Por RV
Na sua edição de 15 de Novembro passado, The Atlantic publicava um artigo de Michael Schuman, “Xi Jinping’s Terrifying New China”, que começava por contar um fait-divers acontecido recentemente na China.
Num popular jogo online, “Honra de Reis”, um jogador anónimo tinha conseguido um feito raro – um pentakill, ou seja, cinco abates seguidos de alvos. A informação de que o autor do feito tinha 60 anos levantou dúvidas, pois foi julgado velho para tal proeza, já que os experts nestes jogos são, geralmente, adolescentes.
E procedeu-se a uma investigação, que confirmou que o artista da proeza era um sexagenário. E porquê a investigação? Porque uma lei de Agosto do passado ano de 2021 decretou que os jovens só podem praticar videojogos três horas por semana e nos horários permitidos. Para sossego das leis e da comunidade, e descanso do grande líder Xi Jinping, a Tencent, o gigante chinês das novas tecnologias, investigou e confirmou que o ás do jogo tinha mesmo 60 anos.
A Tencent usa um sistema de reconhecimento facial para identificar os seus usuários. Isto significa uma intensificação do controlo das vidas e actividades dos cidadãos, graças às tecnologias de controlo mais modernas e sofisticadas. O novo Grande Timoneiro parece apostado em moldar os cidadãos e cidadãs chineses e controlar detalhadamente os seus usos e costumes.
Esta vaga de controlo coexiste com o novo Grande Salto em Frente da economia chinesa, num momento em que o país está apostado em equiparar-se às primeiras economias mundiais e aos seus padrões de vida.
Para os observadores ocidentais – e para o articulista do Atlantic – esta obsessão de controlo e policiamento da sociedade poderia pôr em cheque as ambições de desenvolvimento económico-social do país. Alguns lembram que o grande crescimento da China se verificou nas lideranças dos predecessores imediatos de Xi, Hu Jintang e Ziang Jemin, e antes com Deng Xiaoping.
Mas, por um lado, o controlo do Partido – e da Polícia – nunca deixou de se exercer; por outro, não está provado historicamente que as liberdades democráticas sejam uma condição necessária para a prosperidade económica de um país e de um povo.

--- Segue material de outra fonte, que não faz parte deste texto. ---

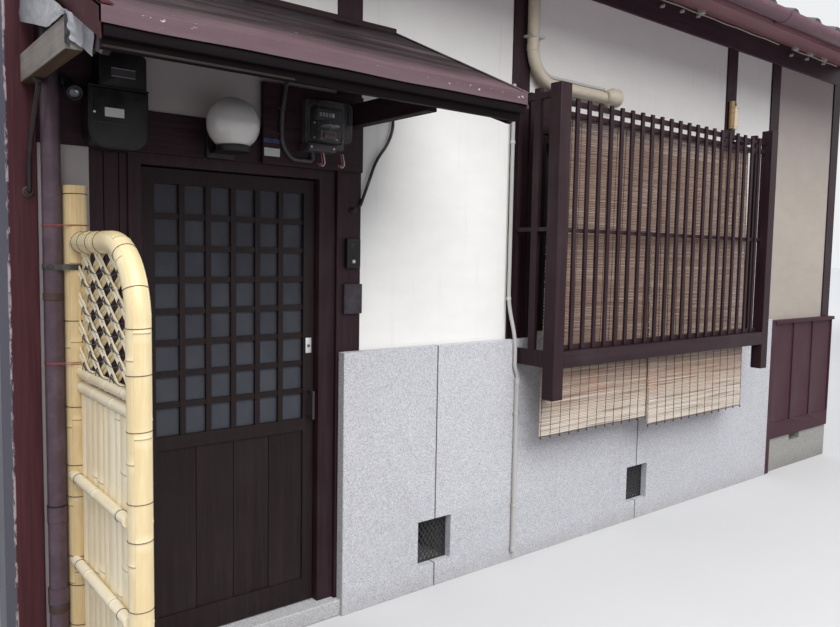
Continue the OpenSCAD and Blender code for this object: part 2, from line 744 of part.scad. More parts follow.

Mao Tse-Tung levou ao limite o Estado totalitário e policial, submetendo o povo – e a própria oligarquia comunista – a um regime de terror permanente. Entre os desastres económicos do Grande Salto em Frente e a loucura sádica da Revolução Cultural, a China viveu tempos de estupidez, miséria e crueldade inesquecíveis.
As reformas de Deng Xiaoping introduziram alguma viabilidade económica no país e inaugurarem também um tempo de menos terror. Mas os acontecimentos de Tiananmen provaram que o “déspota esclarecido” Deng não estava disposto a pôr em risco a autoridade do Partido e a estabilidade do Regime. Depois dos consulados de Jang Zemin e Hu Jintau, que se caracterizaram pela liderança colectiva no topo do PCC, toda a crónica da liderança de Xi vai no sentido dum retomar dos controlos apertados do Estado e do Partido sobre a economia e a sociedade.
O apertar das regras coincidiu com o crescimento do poder do Secretário Geral do Partido e presidente da China que, progressivamente, foi monopolizando os cargos de direcção e pondo os seus homens de confiança à frente das organizações e instituições do Partido e do Estado.
Ao mesmo tempo, num gesto em que imita Mao, surge compendiado e adaptado para o estudo e cumprimento “O Pensamento de Xi Jinping” que lembra alguma coisa do “Pequeno Livro Vermelho” de Mao Tsé-Tung. Este novo pensamento define a linha geral do Partido e do Regime, preparando-se para dar o grande salto para um terceiro mandato, uma coisa nova desde a morte de Mao.
Longe dos exageros demenciais do Grande Timoneiro, Xi é, dentro do seu frio e racional realismo, um grande novo senhor do poder total. E do seu pensamento e acção resulta uma personalidade claramente autoritária que pretende moralizar e controlar a oligarquia político-social e não parece disposto a transigências, com quaisquer inconformismos ou dissidência. Desde o bilionário Jack Ma aos jogadores nocturnos do “Honra dos Reis”, todos têm o dever de perceber com quem se metem e o que lhes pode custar enganarem-se nesta matéria.